The U.S. Department of Labor (DOL) and the Internal Revenue Service (IRS) have increased their scrutiny of companies’ employee benefit plans. Letters from the DOL and IRS are being sent to plan administrators, advising them that their companies’ benefit plans have been randomly selected for examination and requesting that they submit relevant documents prior to an on-site visit by the investigator or agent. Knowing what to expect can help make the process more tolerable.

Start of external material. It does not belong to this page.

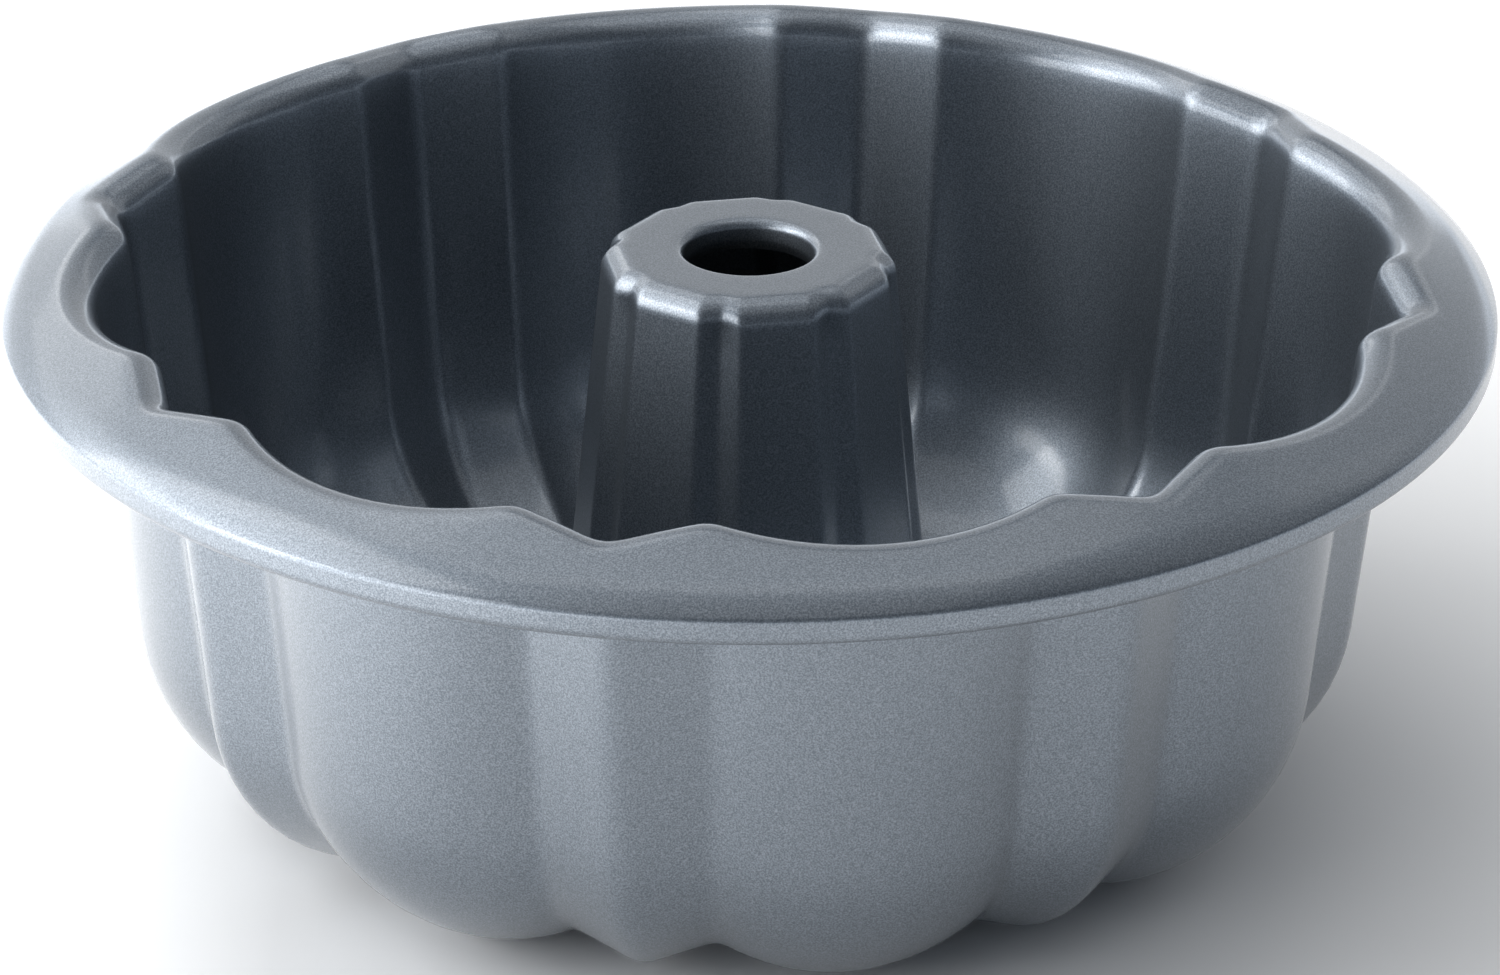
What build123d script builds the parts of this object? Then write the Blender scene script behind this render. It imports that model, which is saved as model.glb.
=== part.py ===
"""Fluted ring-cake pan: a drawn sheet-steel body, a drawn centre tube and the steel wire in the rolled rim.

Millimetres, +Z up. The origin is on the pan's axis at the level it stands on. A broad lobe faces -Y.
"""

import os
from math import acos, cos, degrees, radians, sin, sqrt, tan

from build123d import *

# ---- driving dimensions -------------------------------------------------------------------------
GAUGE = 0.8                      # sheet thickness
LOBES = 8                        # broad lobes; a narrow V-shaped lobe stands between each pair
SECTOR = 360 / LOBES
RIDGE_ANGLE = 14.37              # from the middle of a broad lobe to the ridge beside it
CREASE_ANGLE = SECTOR / 2        # from the middle of a broad lobe to the crease of a narrow one

RIM_RADIUS = 130.0               # outside of the rolled rim
RIM_LEVEL = 90.0                 # level at which the wall radii are given
BEAD_CENTRE = (126.7, 90.8)      # middle of the squared roll: distance from the axis, and height
BEAD_HALF = RIM_RADIUS - BEAD_CENTRE[0]
BEAD_BEND = 1.8                  # outside radius of the roll's two lower bends
CURL_END = 93.0                  # level of the curl's free edge
EDGE_RADIUS = 1.6                # crisp bend from the flange down into the roll
FLANGE_SLOPE = 24.4              # fall of the flange, outwards
FLANGE_LEVEL = 93.95             # level of the flange's cone where it would reach the rim's outside
CROWN_START = 124.0              # the flange curves down more steeply from here
CROWN_RADIUS = 17.0
LIP_RADIUS = 5.1                 # rounding from the flange down into the wall

CUP_PITCH = 66.9                 # axis of each broad lobe's round form, from the pan's axis
CUP_RADIUS = 46.0                # inside, at the rim level
CUP_DRAFT = 5.4
FLOOR_ROUND = 38.0               # rounding of a broad lobe's bottom along the lobe, inside
FLOOR_HALF = 31.0                # half the width of its oval section across the lobe
CREASE_RADIUS = 113.3            # crease of a narrow lobe from the axis, inside, at the rim level
CREASE_DRAFT = 5.75
CREASE_ROUND = 38.7              # rounding of the bottom along a crease
CREASE_FLOOR = 1.65              # inside level of the bottom along a crease
PAD_CUT = 0.15                   # what the small standing pads take off the broad lobes' undersides

SEAT_LEVEL = 8.0                 # flat ring of the floor that carries the tube, upper side
SEAT_BLEND = 4.0
SEAT_HOLE = 41.1

TUBE_TOP = 98.7
TUBE_SHOULDER = 4.0
TUBE_RADIUS = 25.2               # over the facets' corners, at the shoulder
TUBE_TAPER = 5.86
TUBE_GROOVE = 1.3                # depth of each V-groove below the line between its edges
FLARE_CENTRE = (69.6, 39.5)      # sweep of the tube's foot into the channel's bottom
FLARE_RADIUS = 38.7
HOLE_RADIUS = 12.2
HOLE_LIP = 4.5                   # depth of the turned-down lip below the tube's top
HOLE_BEND = 1.6

FOOT_RADIUS = 45.0               # folded foot of the tube, resting on the seat
FOOT_HEIGHT = 2 * GAUGE
NECK_RADIUS = 41.0               # part of the tube that passes through the seat
FLARE_OUT = 44.5                 # what is flared out under the seat to lock the joint

WIRE_RADIUS = 2.4


# ---- geometry helpers -----------------------------------------------------------------------------
def turned(centre, radius, angle):
    """The point of a circle at an angle in degrees from the outward direction."""
    return centre[0] + radius * cos(radians(angle)), centre[1] + radius * sin(radians(angle))


def bearing(centre, point):
    """The angle in degrees of a point seen from a centre."""
    reach = sqrt((point[0] - centre[0]) ** 2 + (point[1] - centre[1]) ** 2)
    angle = degrees(acos((point[0] - centre[0]) / reach))
    return angle if point[1] >= centre[1] else -angle


def arc_between(centre, radius, start, end):
    """An arc on the current line, from one angle to another."""
    middle = (start + end) / 2
    ThreePointArc(turned(centre, radius, start), turned(centre, radius, middle), turned(centre, radius, end))


def upright(angle):
    """The plane through the pan's axis at an angle from the middle of the front broad lobe."""
    turn = radians(angle - 90)
    return Plane(origin=(0, 0, 0), x_dir=(cos(turn), sin(turn), 0), z_dir=(sin(turn), -cos(turn), 0))


# ---- the fluted shape -----------------------------------------------------------------------------
def broad_wall(angle):
    """A broad lobe at an angle from its middle: rim radius, middle radius, middle level, rounding."""
    aside = CUP_PITCH * sin(radians(angle))
    level = FLOOR_ROUND + GAUGE - PAD_CUT
    narrow = CUP_RADIUS - (RIM_LEVEL - level) * tan(radians(CUP_DRAFT))
    rim = CUP_PITCH * cos(radians(angle)) + sqrt(CUP_RADIUS**2 - aside**2)
    middle = CUP_PITCH * cos(radians(angle)) + sqrt(narrow**2 - aside**2)
    return rim, middle, level, FLOOR_ROUND * sqrt(1 - (aside / FLOOR_HALF) ** 2)


def crease_wall():
    """The same four values along the crease of a narrow lobe."""
    level = CREASE_FLOOR + CREASE_ROUND
    middle = CREASE_RADIUS - (RIM_LEVEL - level) * tan(radians(CREASE_DRAFT))
    return CREASE_RADIUS, middle, level, CREASE_ROUND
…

As you can imagine, the documents requested typically include all information related to the plan and its operations, such as:
- Signed plan document with any amendments
- Signed trust agreement with any amendments
- Most recent IRS determination letter
- Current Summary Plan Description with any Summary Material Modifications that have been adopted
- Signed copies of the plan’s filed Form 5500 for the latest three years
- Summary annual report for the last three years
- List of key plan officials, including plan administrator, plan and corporate trustees, plan and corporate committee members, asset custodians, auditors, attorneys, investment managers and advisors, and insurance representatives
- The plan’s current fidelity bond
- Fiduciary liability coverage, if applicable, for the last three years
- Trust or administrator reports for the last three years
- Payroll information
- Results of the Average Deferral Percentage (ADP) and Actual Compensation Percentage (ACP) tests
The timeline for submitting this information to the DOL or IRS agent is generally within two weeks of the initial notification.
Each examining agency has its own agenda in selecting a plan for investigation. The focus of the DOL’s review is often on the timeliness of employee deferrals into the plan. Consequently, the DOL will require reports showing the aggregate amount withheld from employees’ pay for deposit (by payroll date) and the corresponding deposit to the trust for the last three years. The DOL wants to ensure that employee deferrals are being remitted to the plan as soon as administratively practicable. Although there is a safe harbor for small plans (typically those plans with fewer than 100 participants) of seven business days, there is no similar provision for large plans.
The IRS’s audit objectives are to document plan provisions and ensure that the plan is qualified; to determine if the plan satisfies the eligibility and coverage requirements of the relevant IRS regulations; to demonstrate how the plan satisfies the deductible limits of the IRC; to demonstrate that the plan is in compliance with the nondiscrimination requirements; and to examine the operation of the trust including ownership, existence, and fair value of trust assets. Consequently, with the IRS audit, it is important that the plan document have the required amendments, provisions, and resolutions. The agent will likely review the plan’s definition of compensation and may recalculate benefits.
In either case, plan management should not be alarmed by receiving the notification from the DOL or IRS. Although it is not as rewarding as winning the lottery, companies can mitigate their exposure by engaging their CPA and ERISA attorney early in the process.